This week’s test drive is Ad-Aware Total Security Suite 2011. Also flaunting dual scan engines like last week’s test drive subject, The installer was a little intimidating at almost 400 Megabytes!
For the purpose of this test, I left all settings as they came when first installing, except the firewall, which I set to high security. And then the fun began. As usual, the test consists of trying to infect the test computer by visiting known malicious websites and observing the security product behavior when doing so.
Went to the first malicious website, containing a fake antivirus. Loading the website lagged momentarily (Ad-Aware was checking the content of the website before allowing access) and then denied access to the malicious website, announcing through a pop-up window there was malicious content and access had been denied. HOWEVER, I did get prompted to download a file (info.exe) and when, emulating a less than expert user, I clicked to download it and save it, it did so. And then when I tried to open it, there was no protest from Ad-Aware!
The only reason why the computer did not get infected when doing that was, well, a technical unrelated reason. Just to make sure the file was indeed malicious, I submitted it to a website that checks any given file against 36 different scan engines from different security companies. To be fair, only ONE scan engine labeled the file as malicious. So what we had here was a very new infection that had not made its way yet to the signature files of most scan engines. But regardless, it was a miss and the behavioral (heuristic) module should have detected it. Because of the technical reason that impeded its execution, we’ll give it the benefit of the doubt and not flunk it right away, but keep on testing.
Second try, malicious page on a youtube.com link (very popular these days). One of the scanning engines successfully spotted the maliciousness and denied access to the website altogether, both popping up a window and placing a message smack in the middle of the browser instead of the intended page, letting the user know the link was a malicious one. Pass on this one.
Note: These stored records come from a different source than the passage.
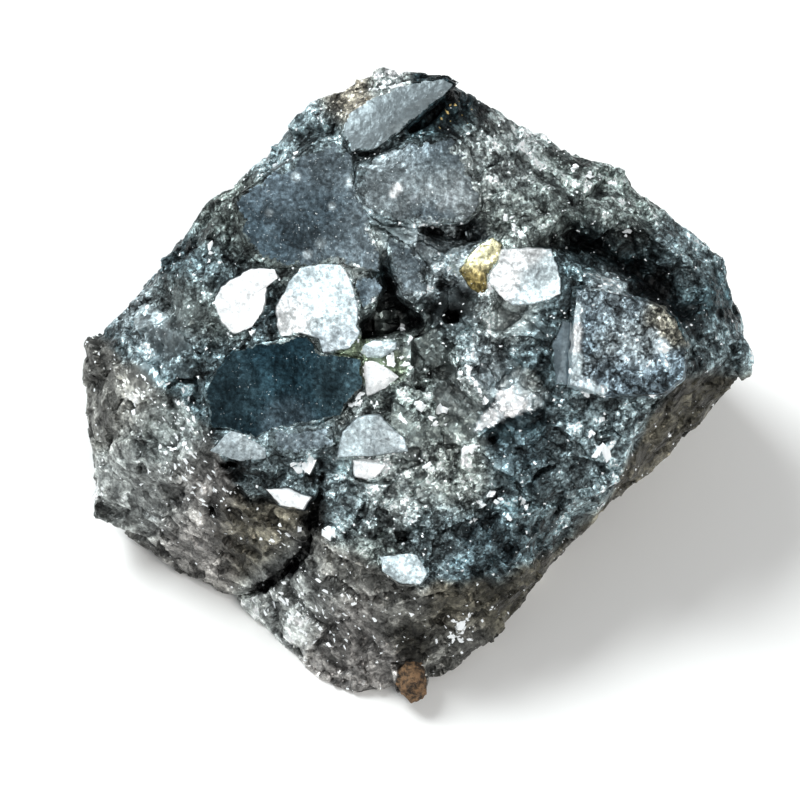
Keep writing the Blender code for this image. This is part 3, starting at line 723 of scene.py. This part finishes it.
def felted(finish, place, grain):
    """The brightness, normal and roughness of felted metallic grains. Every grain's brightness is
    a random power of e, narrow crevices between the clumps of grains are painted dark as shade, and the
    brighter of the finest grains are smoother. The less the grain, the plainer the surface."""
    wobble = finish.vector("SUBTRACT", finish.noise(place, 0.5), (0.5, 0.5, 0.5))
    place = finish.vector("ADD", place, finish.vector("MULTIPLY", wobble, (FELT_WARP * MM,) * 3))
    fine = finish.channel(finish.grains(place, FINE_CELL, "Color"))
    middle = finish.channel(finish.grains(place, CLUMP_CELL, "Color"))
    clouds = finish.noise(place, CLOUD_SIZE, detail=7.0, roughness=0.70)
    cells = {"Vector": place, "Scale": 1 / (CREVICE_CELL * MM)}
    gap = finish.add("ShaderNodeTexVoronoi", {"feature": "DISTANCE_TO_EDGE"}, cells)
    crevice = (1 - finish.between(gap, 0.0, 0.12)) * finish.between(clouds, 0.55, 0.38)
    level = (fine - 0.5) * 1.6 + (middle - 0.5) * 1.2 + (clouds - 0.5) * 7.2 - crevice * 1.1
    brightness = finish.math("EXPONENT", level * grain) * FELT_LEVEL
    relief = finish.bump((fine * 0.5 + middle * 0.6 + clouds - crevice * 0.6) * grain, FELT_RELIEF)
    normal = finish.glinting(finish.grains(place, GLINT_CELL, "Color"), FELT_TILT, relief)
    return brightness, normal, ORE_ROUGHNESS - fine * 0.12


def tinted(finish, attribute, brightness):
    """The named attribute's colour times a brightness."""
    scale = finish.add("ShaderNodeCombineColor", None, dict.fromkeys(range(3), brightness))
    return finish.mix(1.0, finish.attribute(attribute, "Color"), scale, "MULTIPLY")


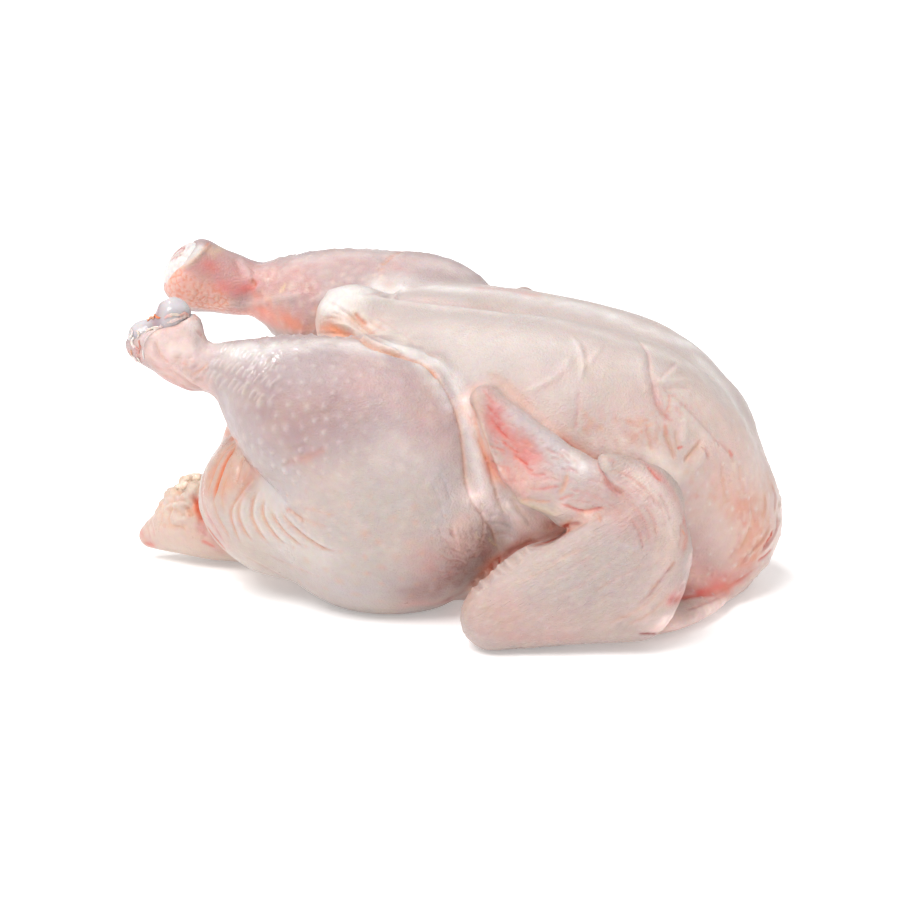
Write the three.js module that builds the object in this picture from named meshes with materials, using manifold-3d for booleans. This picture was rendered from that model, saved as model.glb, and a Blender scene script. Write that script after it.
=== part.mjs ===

Third round: A Trojan hidden in a malicious website. Similar result to the first round. In fact, so similar, I took the malicious file and executed in a controlled, yet uninhibited environment (a “sandbox”) and soon realized it was basically the same file with a different name. Moving along then.
Fourth round: A different, very malicious type of Trojan, hidden in a Russian website. Ad-Aware successfully identified the malicious code and denied access to the website altogether. Good.
Fifth, sixth, seventh rounds: Like the second round.
The test drive is considered a pass, since no infection occurred and no malicious payload delivery occurred, and no breach of data or behind the scenes connection happened, no matter the attempts to do so.
A note on system resources usage: I counted 9 different processes running in the background to make Ad-Aware Total Security Suite work, with over 400 Megabytes of system memory being used altogether. So needless to say, old computers with relatively low memory should stay away. Newer computers, with plenty of system memory, won’t mind (My test computer, for example, has about 8,000 Megabytes of memory, so it’s undisturbed by a process using 400 Mb).
So that being said, we can add Lavasoft’s Ad-Aware to the list of security suites that have survived unscathed my test drive. These are, in the order they have been tested:
1. Kaspersky Internet Security 2012.
2. VIPRE Antivirus Premium.
3. ZoneAlarm Extreme Security Suite 2012.
4. Avira Internet Security Suite 2012.
5. Emsisoft Internet Security Pack.
6. Lavasoft’s Ad-Aware Total Security Suite 2011.